Among the entries below, find the line with "makeCase();", then quote it and each following line up to and including the line with "points = [vertex.co", and nothing else.

Extracted data:
■ ■ ■ ■ ■ ■ ■

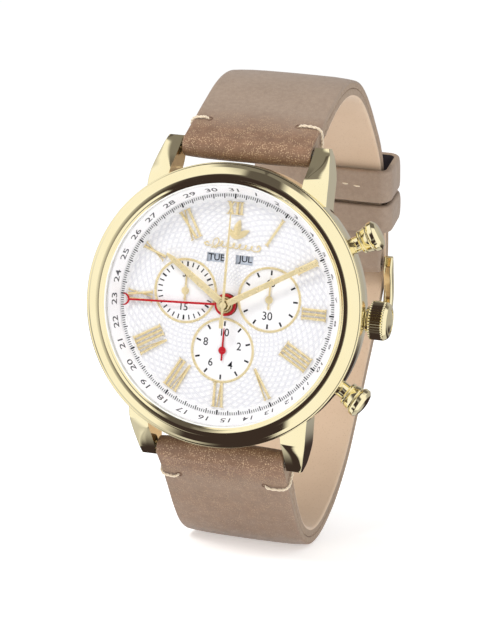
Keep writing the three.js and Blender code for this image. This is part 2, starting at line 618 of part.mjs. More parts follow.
function makeStrap() {
  const [barY, barZ] = BUCKLE.bar;
  let upper = strapShape(UPPER_LINE, 2);
  upper = upper.subtract(barHole(BAR_Y, BAR_Z, BAR_RADIUS + RUN)).subtract(barHole(barY, barZ, 0.9));
  upper = upper.subtract(boxOf([-TONGUE_ROOM, -1, -62], [TONGUE_ROOM, barY + 2.2, -50]));
  add('strap_upper', upper, leather());

  let lower = strapShape(LOWER_LINE, 1);
  lower = lower.subtract(barHole(-BAR_Y, BAR_Z, BAR_RADIUS + RUN));
  const { half, start, end } = TONGUE_HOLE;
  lower = lower.subtract(boxOf([-half, start, -70], [half, end, -50]));
  add('strap_lower', lower, leather());

  for (const [name, keeper] of Object.entries(KEEPERS)) add(name, keeperShape(keeper), leather());
}

function makeBuckle() {
  const [barY, barZ] = BUCKLE.bar;
  const { half, rail, foot } = BUCKLE;
  const side = [
    [5.9, -56.7], [6.0, -58.3], [1.0, -61.0], [-6.6, -61.1], [-7.3, -60.3], [-6.9, -59.4], [-1.0, -59.3],
    [3.4, -56.7],
  ];
  const block = drawnAcross(side, 2 * half);
  const inside = boxOf([-half + rail, foot, -70], [half - rail, barY + 4, -50]);
  const frame = block.subtract(inside).subtract(barHole(barY, barZ, 0.45));
  add('buckle_frame', frame, gold());

  const [shoulder, end] = [9.7, half - 0.2];
  const pin = turned([
    [0, -end], [0.35, -end], [0.35, -shoulder], [0.7, -shoulder], [0.7, shoulder], [0.35, shoulder],
    [0.35, end], [0, end],
  ], 12);
  add('buckle_bar', moved(pin.rotate([0, 90, 0]), 0, barY, barZ), steel());

  // The tongue leaves its eye square to the strap, passes through a hole and lies on the frame's foot.
  const eye = moved(ringOf(0.85, 1.35, -0.75, 0.75, 16).rotate([0, 90, 0]), 0, barY, barZ);
  const arm = drawnAcross([
    [4.7, -58.7], [4.0, -61.6], [2.8, -62.9], [0.5, -63.2], [-7.7, -62.1], [-7.9, -61.4], [0.5, -62.3],
    [2.4, -62.0], [3.1, -61.2], [3.7, -58.6],
  ], 1.4);
  const bore = barHole(barY, barZ, 0.85);
  add('buckle_tongue', eye.add(arm).subtract(bore), gold());
}

makeCase();
makeCaseBack();
makeDial();
makeHourMarkers();
makeCalendarDiscs();
makeCentreHands();
makeDateHand();
makeSmallHands();
makeMotionWorks();
makeMovement();
makeCrown();
makePushers();
add('spring_bar_top', springBar(BAR_Y), steel());
add('spring_bar_bottom', springBar(-BAR_Y), steel());
makeStrap();
makeBuckle();

export default root;
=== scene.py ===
import json
import math

import bmesh
import bpy
import numpy as np
from mathutils import Matrix, Vector, noise


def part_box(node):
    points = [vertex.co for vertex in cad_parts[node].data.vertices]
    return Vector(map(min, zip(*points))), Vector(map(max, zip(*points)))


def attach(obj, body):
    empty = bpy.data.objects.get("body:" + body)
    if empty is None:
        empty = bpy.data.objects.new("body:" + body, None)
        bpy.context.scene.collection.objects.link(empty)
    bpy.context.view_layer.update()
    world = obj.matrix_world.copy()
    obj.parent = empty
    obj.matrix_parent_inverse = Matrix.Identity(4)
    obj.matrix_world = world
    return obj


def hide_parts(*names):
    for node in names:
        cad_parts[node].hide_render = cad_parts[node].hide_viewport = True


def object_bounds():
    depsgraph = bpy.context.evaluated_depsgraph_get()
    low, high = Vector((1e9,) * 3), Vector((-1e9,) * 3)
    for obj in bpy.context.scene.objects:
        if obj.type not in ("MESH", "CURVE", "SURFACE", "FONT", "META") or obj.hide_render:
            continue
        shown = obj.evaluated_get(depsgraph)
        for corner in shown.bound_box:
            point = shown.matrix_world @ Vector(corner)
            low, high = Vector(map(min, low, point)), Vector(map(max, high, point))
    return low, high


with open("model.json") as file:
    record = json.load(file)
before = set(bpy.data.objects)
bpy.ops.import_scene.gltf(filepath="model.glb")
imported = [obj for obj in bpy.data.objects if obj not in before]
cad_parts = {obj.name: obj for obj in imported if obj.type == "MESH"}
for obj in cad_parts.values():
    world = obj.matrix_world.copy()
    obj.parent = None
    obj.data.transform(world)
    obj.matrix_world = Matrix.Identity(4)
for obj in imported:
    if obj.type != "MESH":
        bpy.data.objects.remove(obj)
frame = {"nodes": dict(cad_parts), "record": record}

CAD_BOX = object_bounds()

# ------------------------------------------------------------------ frame
# Everything is drawn in the dial's frame, in millimetres: x to 3 o'clock, y to 12 o'clock, z out of the dial.
MM = 0.001
DIAL_LOW, DIAL_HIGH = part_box("dial")
DIAL_CENTRE = Vector(((DIAL_LOW.x + DIAL_HIGH.x) / 2, DIAL_LOW.y, (DIAL_LOW.z + DIAL_HIGH.z) / 2))
ROW_AXES = Matrix(((MM, 0, 0, 0), (0, 0, -MM, 0), (0, MM, 0, 0), (0, 0, 0, 1)))
TO_ROW = Matrix.Translation(DIAL_CENTRE) @ ROW_AXES
FROM_ROW = TO_ROW.inverted()


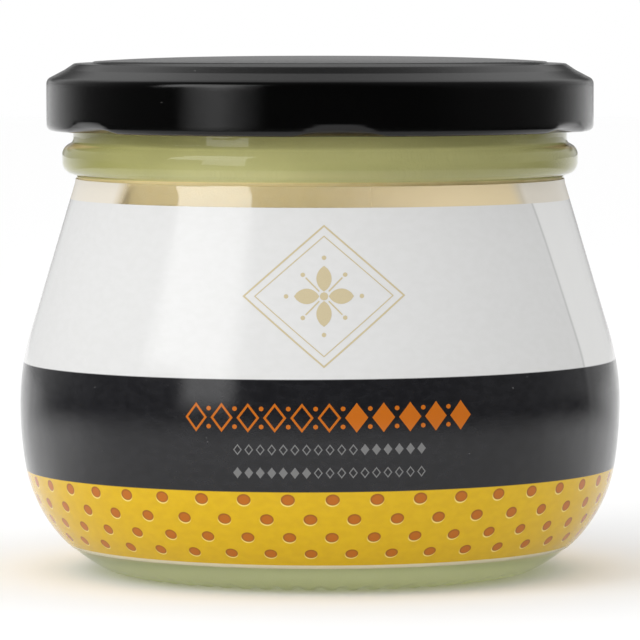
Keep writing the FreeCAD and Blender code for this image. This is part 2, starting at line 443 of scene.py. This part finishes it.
def material(name):
    made = bpy.data.materials.new(name)
    made.use_nodes = True
    nodes = Nodes(made.node_tree)
    shader = made.node_tree.nodes["Principled BSDF"]
    return made, nodes, shader


def dress(piece, made):
    piece.data.materials.clear()
    piece.data.materials.append(made)


# ---------------------------------------------------------------- glass

def shape_glass(bearings, radius, height):
    """Bars round the foot and the interrupted thread under the lid."""
    degrees = np.degrees(bearings)
    r, z = radius[0], height[0]
    from_inner, to_outer = r - FOOT_RADIUS + BAR_INWARD, FOOT_RADIUS + BAR_OUTWARD - r
    if from_inner > 0 and to_outer > 0 and z < BAR_TOP:
        pitch = 360 / BAR_COUNT
        off = np.abs(wrapped(degrees, pitch)) / (pitch / 2)
        dip = np.clip(1 - (off / BAR_SHARE) ** 2, 0, 1)
        fade = min(1.0, from_inner / BAR_FADE, to_outer / BAR_FADE)
        slope = math.radians(BAR_SLOPE)
        height = height + BAR_DEPTH * dip * fade * math.cos(slope)
        radius = radius - BAR_DEPTH * dip * fade * math.sin(slope)
    if r > NECK_RADIUS - 0.1 and BEAD_TOP + 1.5 < z < RIM - 0.9:
        off = wrapped(degrees - LUG_PHASE, 360 / LUG_COUNT)
        climb = np.radians(off) * NECK_RADIUS * math.tan(math.radians(THREAD_LEAD))
        across = z - (THREAD_HEIGHT + climb)
        bulge = np.sqrt(np.clip(THREAD_RADIUS ** 2 - across ** 2, 0, None))
        radius = radius + bulge * np.clip((THREAD_SWEEP / 2 - np.abs(off)) / 2.0, 0, 1)
    return radius, height


def glass_material():
    """Glass that lets shadow rays straight through, so that the light reaches the mustard."""
    made, nodes, shader = material("green_tinted_glass")
    shader.inputs["Base Color"].default_value = (0.965, 0.985, 0.950, 1)
    shader.inputs["Transmission Weight"].default_value = 1.0
    shader.inputs["IOR"].default_value = 1.5
    waves = nodes.noise(90.0, 2.0, nodes.stretched(1, 1, 2.2))
    nodes.feed(shader.inputs["Normal"], nodes.bump(waves, 0.25, 0.0004))
    nodes.feed(shader.inputs["Roughness"], nodes.step(nodes.noise(300.0), 0.4, 0.9, (0.0, 0.03)))
    shadow = nodes.add("ShaderNodeLightPath").outputs["Is Shadow Ray"]
    clear = nodes.add("ShaderNodeBsdfTransparent").outputs[0]
    nodes.surface(nodes.blend(shadow, shader.outputs[0], clear))
    return made


def build_glass():
    piece = lathe("pressed_glass", glass_outline(), GLASS_COLUMNS, shape_glass, sharp=60)
    outward(piece)
    dress(piece, glass_material())
    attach(piece, "root")
    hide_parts("jar_glass")


# ---------------------------------------------------------------- mustard

def mustard_material():
    """Cream. The olive in the neck and the green at the foot are painted tint and shade of the thick green
    glass in front, and the pale middle of the underside is painted light that comes up through the punt.
    """
    made, nodes, shader = material("cream_mustard")
    z = nodes.split(nodes.place())["Z"]
    cream = nodes.mix(nodes.step(nodes.noise(60.0, 4.0), 0.35, 0.7), (0.96, 0.775, 0.37), (0.93, 0.73, 0.32))
    specks = nodes.step(nodes.noise(900.0, 1.0), 0.72, 0.78)
    cream = nodes.mix(specks, cream, (0.70, 0.48, 0.17))
    # Painted tint and shade: olive in the neck stands in for the thick neck glass darkening and greening the
    # cream.
    painted_glass_tint = nodes.mix(nodes.step(nodes.noise(40.0, 3.0, nodes.stretched(0.4, 0.4, 3.0)), 0.35, 0.65),
                      (0.65, 0.62, 0.25), (0.47, 0.45, 0.155))
    neck = nodes.step(z, (GROOVE_HEIGHT + 1.2) * MM, (GROOVE_HEIGHT + 2.2) * MM)
    color = nodes.mix(neck, cream, painted_glass_tint)
    # Painted tint and shade: green at the foot stands in for the thick glass of the heel.
    foot = nodes.step(z, (FLOOR_HEIGHT + 2.4) * MM, (FLOOR_HEIGHT + 0.8) * MM)
    color = nodes.mix(foot, color, (0.50, 0.53, 0.22))
    # Painted light: the underside turns pale in the middle, where light comes up through the punt.
    under = nodes.step(z, (FLOOR_HEIGHT + 1.0) * MM, (FLOOR_HEIGHT + 0.3) * MM)
    middle = nodes.step(nodes.length(nodes.stretched(1, 1, 0)), 27 * MM, 21 * MM)
    pale = nodes.mix(middle, (0.60, 0.62, 0.28), (0.93, 0.96, 0.80))
    nodes.feed(shader.inputs["Base Color"], nodes.mix(under, color, pale))
    shader.inputs["Roughness"].default_value = 0.45
    lumps = nodes.noise(220.0, 3.0)
    nodes.feed(shader.inputs["Normal"], nodes.bump(lumps, 0.2, 0.0004))
    return made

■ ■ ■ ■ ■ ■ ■

Response:
makeCase();
makeCaseBack();
makeDial();
makeHourMarkers();
makeCalendarDiscs();
makeCentreHands();
makeDateHand();
makeSmallHands();
makeMotionWorks();
makeMovement();
makeCrown();
makePushers();
add('spring_bar_top', springBar(BAR_Y), steel());
add('spring_bar_bottom', springBar(-BAR_Y), steel());
makeStrap();
makeBuckle();

export default root;
=== scene.py ===
import json
import math

import bmesh
import bpy
import numpy as np
from mathutils import Matrix, Vector, noise


def part_box(node):
    points = [vertex.co for vertex in cad_parts[node].data.vertices]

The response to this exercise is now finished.